Gulf between haves and have-nots is widening – even in idyllic Boulder
The attractive Colorado city’s green belt is under pressure as property prices soar
Boulder, Colorado, where the Great Plains meet the Rocky Mountains, is considered one of the best places to live in the US. Photograph: Doug Pensinger/Getty Images
The American city of Boulder, sitting where the Great Plains meet the Rocky Mountains, regularly features amongst the happiest, brainiest, healthiest, foodiest and friendliest places to live in the United States.
Known 20 years ago as a sleepy college town popular with rock-climbers, the city’s 300-plus days of sunshine a year, 300 miles of bicycle paths and proximity to the Rockies – you can drive 30 minutes in a car from here and find yourself at the bottom of a ski lift – has attracted more and more migrants.
Boulder has a population of about 100,000, including 60,000 students at the University of Colorado, who set a solid foundation for the rapidly growing local economy. The city swells to about 150,000 every day with commuters from Denver, just 30 minutes away by car, and surrounding areas.
Filled with coffee houses and yoga studios, Boulder’s laid- back atmosphere and diverse culture has made it a magnet for sporty types, high-tech and highly-skilled entrepreneurs, and eco-friendly foodies. The city is likely to become even happier in the coming months when recreational marijuana stores open following Colorado’s legislation of the drug for general purchases on January 1st.
The city is also dog-lover heaven, with a popular off-leash policy; one-in-three residents own a dog. Organic restaurants serving artisanal cooking and local food dominate the streets. Colm O’Neill, a member of Cork’s 1990 All-Ireland Senior Football winning team, owns a popular Irish pub here.
Boulder ranked ninth in the best-performing city in the US last month in a listing by California-based economic think tank, the Milken Institute – six places higher than in the previous year’s listing.
The city boasts the highest number of PhDs in the US. On Thursday night a guy on Pearl Street, the hub of Boulder’s nightlife, was, for a few dollars, offering passers-by the chance to look at Jupiter and its moons through his telescope.

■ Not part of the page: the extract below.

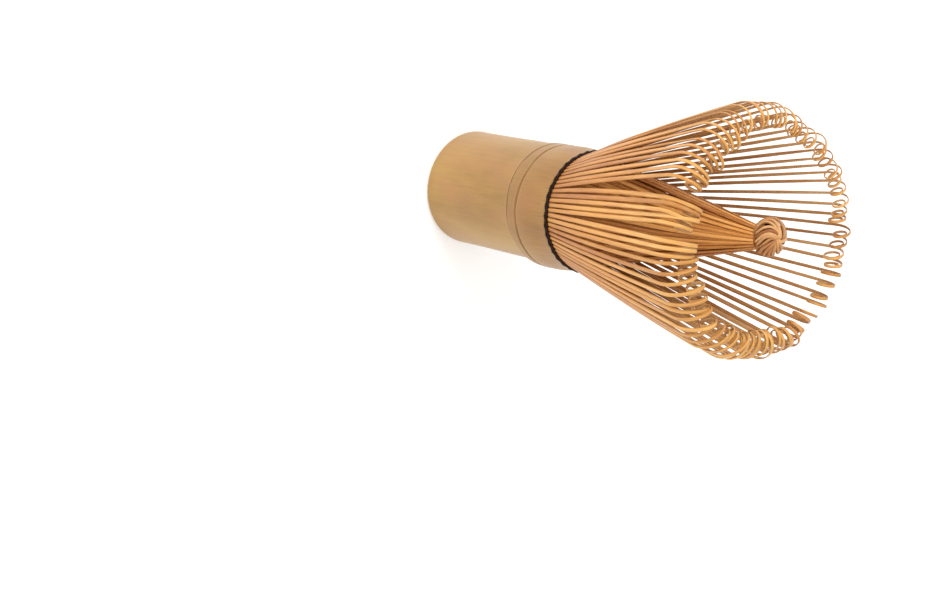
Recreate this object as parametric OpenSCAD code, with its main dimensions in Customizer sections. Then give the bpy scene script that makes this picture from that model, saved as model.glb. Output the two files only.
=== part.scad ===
// Bamboo tea whisk (chasen): a length of culm whose far end is split into fine tines.
// Millimetres. The handle's cut end stands on z = 0, the axis is +Z, the tines point up.
// Sixteen primary splits each give one group of outer tines and a share of the inner
// ones. The outer tines flare out and curl over at the tip, the inner tines close into
// a cone whose tips are twisted into one knot, and a thread holds the roots.

/* [Handle] */
// Outer radius of the culm at its cut end
handle_r = 14.7; // [13:0.1:16]
// Outer radius of the culm at the node ring
node_r = 15.65; // [15.4:0.05:17]
// Height of the lower line of the node ring
node_z = 35.1; // [30:0.1:38]
// Distance between the two lines of the node ring
node_w = 3.8; // [3:0.1:5]
// Outer radius of the collar under the thread
collar_r = 15.35; // [15:0.05:15.6]
// Height at which the splits begin
root_z = 51.2; // [47:0.1:55]
// Radius of the hollow inside the culm
bore_r = 11.2; // [9:0.1:11.6]
// Depth of the step in the rim in which the inner tines sway
seat_d = 0.8; // [0.5:0.05:1.5]
// Thickness of the node's diaphragm inside the culm
diaphragm_t = 2.6; // [1.5:0.1:4]

/* [Outer tines] */
// Tines in each primary split
tines_per_split = 5; // [3:1:5]
// Radius of a tine's middle at its root
outer_root_r = 14.95; // [14.6:0.05:15.1]
// Radius at which a tine starts to bend over
flare_r = 29.75; // [24:0.25:32]
// Height at which a tine starts to bend over
flare_z = 103.2; // [90:0.1:106]
// How far the leg bows outward from a straight line
leg_bow = 0.3; // [0:0.1:1.5]
// Radius of the first part of the bend
bend_r = 8.5; // [6:0.1:10]
// Radius of the tight curl at the tip
curl_r = 1.85; // [1.4:0.05:2.3]
// Total angle through which the tip turns
curl_turn = 396; // [300:12:396]
// Width of a tine
tine_w = 0.84; // [0.5:0.01:0.9]
// Thickness of a tine at its root
tine_t0 = 0.6; // [0.4:0.05:0.7]
// Thickness of a tine at its curl
tine_t1 = 0.36; // [0.25:0.01:0.45]

/* [Inner tines and knot] */
// Number of inner tine groups
inner_groups = 8; // [8:1:8]
// Tines in each inner group
inner_per_group = 5; // [4:1:5]
// Radius of an inner tine's middle at its root
inner_root_r = 12.9; // [12.6:0.1:13.2]
// Radius of the cone just under the knot
inner_tip_r = 2.5; // [2.2:0.1:3]
// Height of the knot's centre
knot_z = 110; // [106:0.5:112]
// Radius of the knot
knot_r = 3.9; // [3.4:0.1:4.4]

/* [Thread] */
// Radius of one wrap of the thread
thread_r = 0.34; // [0.25:0.01:0.4]
// Number of wraps side by side
thread_wraps = 2; // [1:1:3]

/* [Lean] */
// How far the flare leans along X at the rim
lean_x = -2; // [-2.5:0.5:2.5]
// How far the flare leans along Y at the rim
lean_y = -2.6; // [-3:0.1:3]
// How much further along +Y the tines on the -X side lean at the rim
side_lean = 4; // [0:0.5:4]
// How far the tines beside them are pushed round the rim
side_spread = 3; // [0:0.1:3]

/* [Hidden] */
splits = 16;
outer_n = splits * tines_per_split;
inner_n = inner_groups * inner_per_group;
tine_z0 = root_z + 0.12;         // the tines' lower ends clear the collar as they flex
inner_z1 = knot_z - knot_r + 1.1; // the inner tips run up into the knot
rim_h = 50;                      // height over the roots at which the lean is given
curl_step = 18;                  // degrees of turn between points of the curl
skin = "#d3b27c";
flesh = "#dca768";
core_c = "#cf8f4c";

// A repeatable small irregularity from -1 to 1 for tine number i.
function frac(x) = x - floor(x);
function wobble(i, k) = 2 * frac(abs(sin(i * 97.31 + k * 57.7)) * 43.7585) - 1;
function smooth(u) = let (v = min(1, max(0, u))) v * v * (3 - 2 * v);
function mix(a, b, u) = a + (b - a) * u;

// Centre line of an outer tine in its own radial plane: [radius, height, heading].
function leg_p(u, a, b, c) = (1 - u) * (1 - u) * a + 2 * (1 - u) * u * b + u * u * c;
function leg_d(u, a, b, c) = (1 - u) * (b - a) + u * (c - b);
function heading(v) = atan2(v[1], v[0]);
function curl_radius(q) = mix(bend_r, curl_r, smooth(q / 130));
function arc_r(a, q) = curl_radius(q + curl_step / 2) * curl_step * PI / 180 * cos(a + q + curl_step / 2);
function arc_z(a, q) = curl_radius(q + curl_step / 2) * curl_step * PI / 180 * sin(a + q + curl_step / 2);
function tine_line(turn) =
    let (a = [outer_root_r, tine_z0], c = [flare_r, flare_z],
         d = (c - a) / norm(c - a), b = (a + c) / 2 + 2 * leg_bow * [d[1], -d[0]],
         h = heading(c - b))
    concat(
        [for (k = [0:5]) let (u = k / 6, p = leg_p(u, a, b, c)) [p[0], p[1], heading(leg_d(u, a, b, c))]],
        [for (q = 0, r = c[0], z = c[1]; q <= turn;
              r = r + arc_r(h, q), z = z + arc_z(h, q), q = q + curl_step) [r, z, h + q]]);

// A ribbon's side outline around a centre line, t0 thick at the start and t1 at the end.
function side(line, t0, t1, s) = [for (k = [0:len(line) - 1])
    let (p = line[k], t = mix(t0, t1, min(1, k / 9)) / 2 * s)
    [p[0] - sin(p[2]) * t, p[1] + cos(p[2]) * t]];
function back(v) = [for (k = [len(v) - 1:-1:0]) v[k]];
module ribbon(line, t0, t1, w)
    rotate([90, 0, 0]) linear_extrude(height = w, center = true)
        polygon(concat(side(line, t0, t1, 1), back(side(line, t0, t1, -1))));

// Leans a tine that stands at azimuth a, about its root, so that the whole flare shifts
// by lean_x along X and ly along Y at the rim, and this tine by shift round the rim.
module leaned(a, r, ly, shift, extra)
    rotate([0, 0, a]) translate([r, 0, tine_z0])
    rotate([atan2(lean_x * sin(a) - ly * cos(a) - shift, rim_h),
            atan2(lean_x * cos(a) + ly * sin(a), rim_h) + extra, 0])
    translate([-r, 0, -tine_z0]) children();

// The flare has set unevenly: the tines on the -X side lean less towards -Y, and they
// stand wider apart than the ones beside them.
function outer_lean(a) = lean_y + side_lean * (a <= 180 ? smooth((a - 112) / 40) : smooth((280 - a) / 50));
function outer_shift(a) = let (u = (180 - min(a, 360 - a)) / 110)
    u > 1 ? 0 : (a <= 180 ? -1 : 1) * side_spread * sin(180 * u);

module outer_tine(i) {
    a = (i + 0.5) * 360 / outer_n;
    leaned(a, outer_root_r, outer_lean(a), outer_shift(a), 0.45 * wobble(i, 1))
    ribbon(tine_line(curl_turn - curl_step * round(1 + wobble(i, 2))), tine_t0, tine_t1, tine_w);
}

module outer_group(g)
    color(flesh) for (k = [0:tines_per_split - 1]) outer_tine(g * tines_per_split + k);

// Inner tines bow out a little on the way to the knot and narrow as they close.
function inner_line() =
    let (a = [inner_root_r, tine_z0], c = [inner_tip_r - 0.35, inner_z1],
         d = (c - a) / norm(c - a), b = (a + c) / 2 + 2 * 1.1 * [d[1], -d[0]])
    [for (k = [0:8]) let (u = k / 8, p = leg_p(u, a, b, c)) [p[0], p[1], heading(leg_d(u, a, b, c))]];

module inner_tine(i) {
    a = (i + 0.5) * 360 / inner_n;
    half = 0.41 * 360 / inner_n;
    leaned(a, inner_root_r, lean_y, 0, 0)
    intersection() {
        ribbon(inner_line(), 0.62, 0.5, 1.3);
        linear_extrude(height = knot_z + 5)
            polygon([[0, 0], [20 * cos(half), 20 * sin(half)], [20 * cos(half), -20 * sin(half)]]);
    }
}

module inner_group(g)
    color(core_c) for (k = [0:inner_per_group - 1]) inner_tine(g * inner_per_group + k);

// The culm: cut end, long barrel, node ring with its two lines, collar, and the
// diaphragm that closes the hollow at the node.
module handle() color(skin) difference() {
    rotate_extrude($fn = 96) polygon([
        [0, 0], [handle_r - 0.9, 0], [handle_r - 0.35, 0.2], [handle_r - 0.08, 0.6], [handle_r, 1.3],
        [handle_r + 0.12, 14], [handle_r + 0.4, 24], [node_r - 0.35, node_z - 3],
        [node_r - 0.1, node_z - 0.5], [node_r - 0.28, node_z], [node_r - 0.02, node_z + 0.5],
        [node_r, node_z + node_w / 2], [node_r - 0.05, node_z + node_w - 0.5],
        [node_r - 0.28, node_z + node_w], [node_r - 0.12, node_z + node_w + 0.5],
        [collar_r + 0.15, node_z + node_w + 4], [collar_r, root_z - 2.2], [collar_r, root_z], [0, root_z]]);
    translate([0, 0, -1]) cylinder(h = node_z + 1 + node_w / 2 - diaphragm_t / 2, r = bore_r, $fn = 96);
    translate([0, 0, node_z + node_w / 2 + diaphragm_t / 2]) cylinder(h = root_z, r = bore_r + 0.4, $fn = 96);
    translate([0, 0, root_z - seat_d]) cylinder(h = seat_d + 1, r = inner_root_r + 1, $fn = 96);
}

// Wraps of thread pulled a little into the collar.
module binding_thread() color("#241a14")
    for (k = [0:thread_wraps - 1])
        translate([0, 0, root_z - 0.38 - k * 2.02 * thread_r])
            rotate_extrude($fn = 96) translate([collar_r + thread_r - 0.06, 0]) circle(r = thread_r, $fn = 24);

// The tie of the thread, with its two cut ends, on the side away from the parting.
module thread_knot() color("#241a14")
    rotate([0, 0, 180]) translate([collar_r + 2 * thread_r + 0.5, 0, root_z - 0.75]) {
        sphere(r = 0.62, $fn = 24);
        for (s = [-1, 1]) rotate([0, 0, s * 62]) rotate([0, 96, 0]) cylinder(h = 2.6, r = 0.24, $fn = 16);
    }

// The inner tips wound into a ball: bands side by side round a cross axis.
module core_knot()
    color("#d9a35f") translate([lean_x * 1.35, lean_y * 0.85, knot_z]) rotate([0, 0, 25]) rotate([62, 0, 0])
        rotate_extrude($fn = 48) intersection() {
            translate([0, -6]) square([12, 12]);
            union() {
                circle(r = knot_r - 0.45, $fn = 32);
                for (b = [-54, -27, 0, 27, 54])
                    rotate([0, 0, b]) translate([knot_r - 1, 0]) circle(r = 1, $fn = 24);
            }
        }

handle();
binding_thread();
thread_knot();
outer_group(0);  // outer_tines_01
outer_group(1);  // outer_tines_02
outer_group(2);  // outer_tines_03
outer_group(3);  // outer_tines_04
outer_group(4);  // outer_tines_05
outer_group(5);  // outer_tines_06
outer_group(6);  // outer_tines_07
outer_group(7);  // outer_tines_08
outer_group(8);  // outer_tines_09
outer_group(9);  // outer_tines_10
outer_group(10);  // outer_tines_11
outer_group(11);  // outer_tines_12
outer_group(12);  // outer_tines_13
outer_group(13);  // outer_tines_14
outer_group(14);  // outer_tines_15
outer_group(15);  // outer_tines_16
inner_group(0);  // inner_tines_01
inner_group(1);  // inner_tines_02
inner_group(2);  // inner_tines_03
inner_group(3);  // inner_tines_04
inner_group(4);  // inner_tines_05
inner_group(5);  // inner_tines_06
inner_group(6);  // inner_tines_07
inner_group(7);  // inner_tines_08
core_knot();
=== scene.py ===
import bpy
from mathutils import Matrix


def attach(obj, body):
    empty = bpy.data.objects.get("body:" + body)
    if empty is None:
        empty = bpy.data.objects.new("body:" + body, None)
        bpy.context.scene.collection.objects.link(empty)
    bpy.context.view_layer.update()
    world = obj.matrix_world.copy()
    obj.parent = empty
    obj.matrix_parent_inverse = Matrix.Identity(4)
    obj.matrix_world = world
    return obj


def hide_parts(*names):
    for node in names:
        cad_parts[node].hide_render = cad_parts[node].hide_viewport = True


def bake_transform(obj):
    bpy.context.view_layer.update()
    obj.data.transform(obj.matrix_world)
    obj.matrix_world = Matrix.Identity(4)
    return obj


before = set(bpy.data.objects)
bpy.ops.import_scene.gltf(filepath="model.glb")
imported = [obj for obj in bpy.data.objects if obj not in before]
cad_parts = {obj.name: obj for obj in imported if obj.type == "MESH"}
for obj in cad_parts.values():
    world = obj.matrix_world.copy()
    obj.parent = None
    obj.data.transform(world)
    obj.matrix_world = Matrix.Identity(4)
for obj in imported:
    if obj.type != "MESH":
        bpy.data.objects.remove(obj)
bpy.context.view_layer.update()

import math

import bpy
import numpy as np
from mathutils import Matrix, Vector

MM = 0.001
RNG = np.random.default_rng(20260711)

# ---------------------------------------------------------------- dimensions, mm, as the CAD part has them
ROOT_Z, Z0 = 51.2, 51.32
OUT_R, FLARE_R, FLARE_Z, BOW = 14.95, 29.75, 103.2, 0.3
BEND_R, CURL_R = 8.5, 2.22
IN_R, TIP_R, KNOT_Z, KNOT_R = 12.9, 2.5, 110.0, 3.9
LEAN_X, LEAN_Y, SIDE_LEAN, SPREAD, RIM_H = -2.0, -2.6, 4.0, 3.6, 50.0
NODE_Z, NODE_W, NODE_R, COLLAR_R, BORE_R = 35.1, 3.8, 15.6, 15.35, 11.2
N_OUT, N_IN = 80, 80


def frac(x):
    return x - math.floor(x)


def wobble(i, k):
    return 2 * frac(abs(math.sin(math.radians(i * 97.31 + k * 57.7))) * 43.7585) - 1


def smooth(u):
    u = np.clip(u, 0, 1)
    return u * u * (3 - 2 * u)


def unit(v):
    v = np.asarray(v, float)
    return v / np.maximum(np.linalg.norm(v, axis=-1, keepdims=True), 1e-12)


def rot(axis, deg):
    return np.array(Matrix.Rotation(math.radians(deg), 3, Vector(axis)))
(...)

Politically, many of the city’s residents sit far to the left in the political constellation. People considered right wing in Boulder would be regarded as progressive liberals if teleported to another part of the country.
But even this cool idyll cannot escape the gulf between the haves and have-nots that is widening across the US as the middle class disappears in the gulf between rich and poor.
This gap is becoming pronounced in Boulder as one attractive feature of the city has put the lower-paid – teachers, emergency workers and service industry staff – at a deepening disadvantage.
In 1967, concerned that a doubling in population would create ugly urban sprawl beyond its pristine mountainous boundary, Boulder’s council created an “open space” policy preserving 45,000 acres of surrounding land. A one-cent sales tax increase covered the cost and helped rebuild thoroughfares.